According to some Israeli officials, Benjamin Netanyahu was determined to react to Obama in a hard-hitting and unsympathetic manner because the reference to 1967 borders would be considered "a red flag that would attract more international pressure on Israel for concessions." A senior Israeli official said Netanyahu felt he had to speak bluntly so he would be "heard around the world."
"There is a feeling that Washington does not understand the reality, doesn't understand what we face," an official on board the plane taking Netanyahu to Washington told reporters.
So, it's clear that Israel does not hesitate to embarrass its largest and most powerful supporter before the eyes of the international community, should it sense an iota of threat that it might be compelled to make concessions and abandon its expansionistic policies.
Now, the neoconservative pundits and right-wing politicians around the world are extremely frustrated with Barack Obama and believe that if he wants to secure a second term in the Oval Office, he should satisfy the demands of Israel and as the first step, block Palestine's efforts to join the UN and other international organizations.

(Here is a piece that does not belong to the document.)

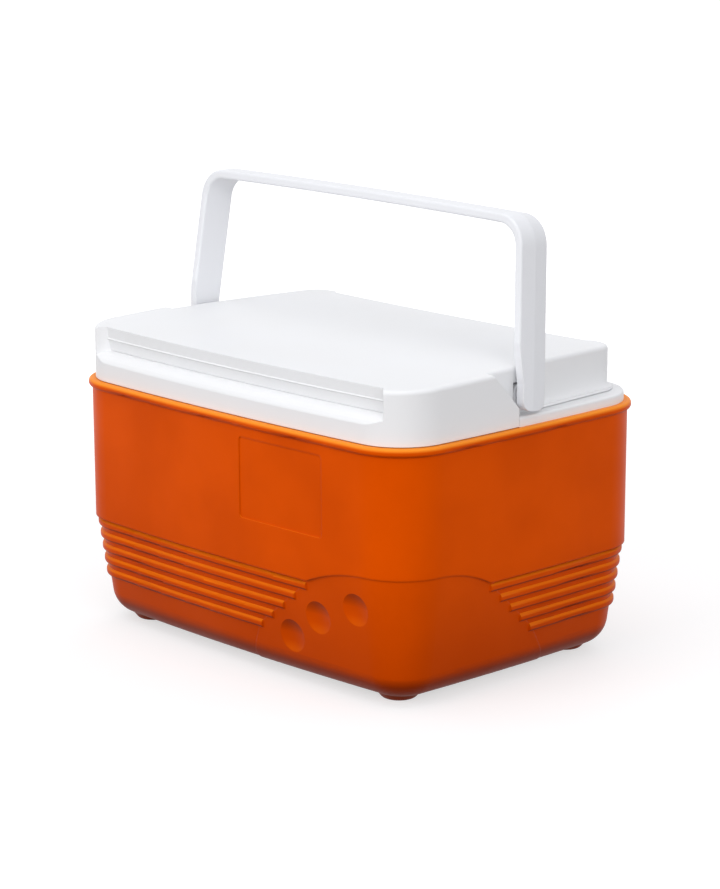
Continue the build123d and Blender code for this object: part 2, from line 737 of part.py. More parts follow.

Extremist, right-wing journalists and politicians believe that Obama's behavior toward the Palestinians is too lenient for a U.S. President and that he has failed to meet the interests of Israel as its number one political ally. Elliot Abrams, a Middle East expert in the George W. Bush administration says that Obama's short comment on Netanyahu in meeting with Sarkozy is not something to be gotten away with negligently: "If this were only a matter of personal relations between Obama and Netanyahu, it could be left at that. But it is far more consequential, for by that comment — and especially as it was made in private and can be interpreted as his actual view — President Obama has joined the chorus of assaults on the Jewish State."
At any rate, it's clear that Obama has serious ideological differences with Netanyahu, even though he has assured AIPAC that "the commitment of the United States to the security of Israel is ironclad."
Even if he wants to, Obama cannot tread a path which is not in accordance with the interests of the Israeli regime. As Naseer Aruri, a Chancellor Professor (emeritus) of Political Science from the University of Massachusetts at Dartmouth puts it, "no politician with an anti-Zionist mindset can even dream of living in the White House."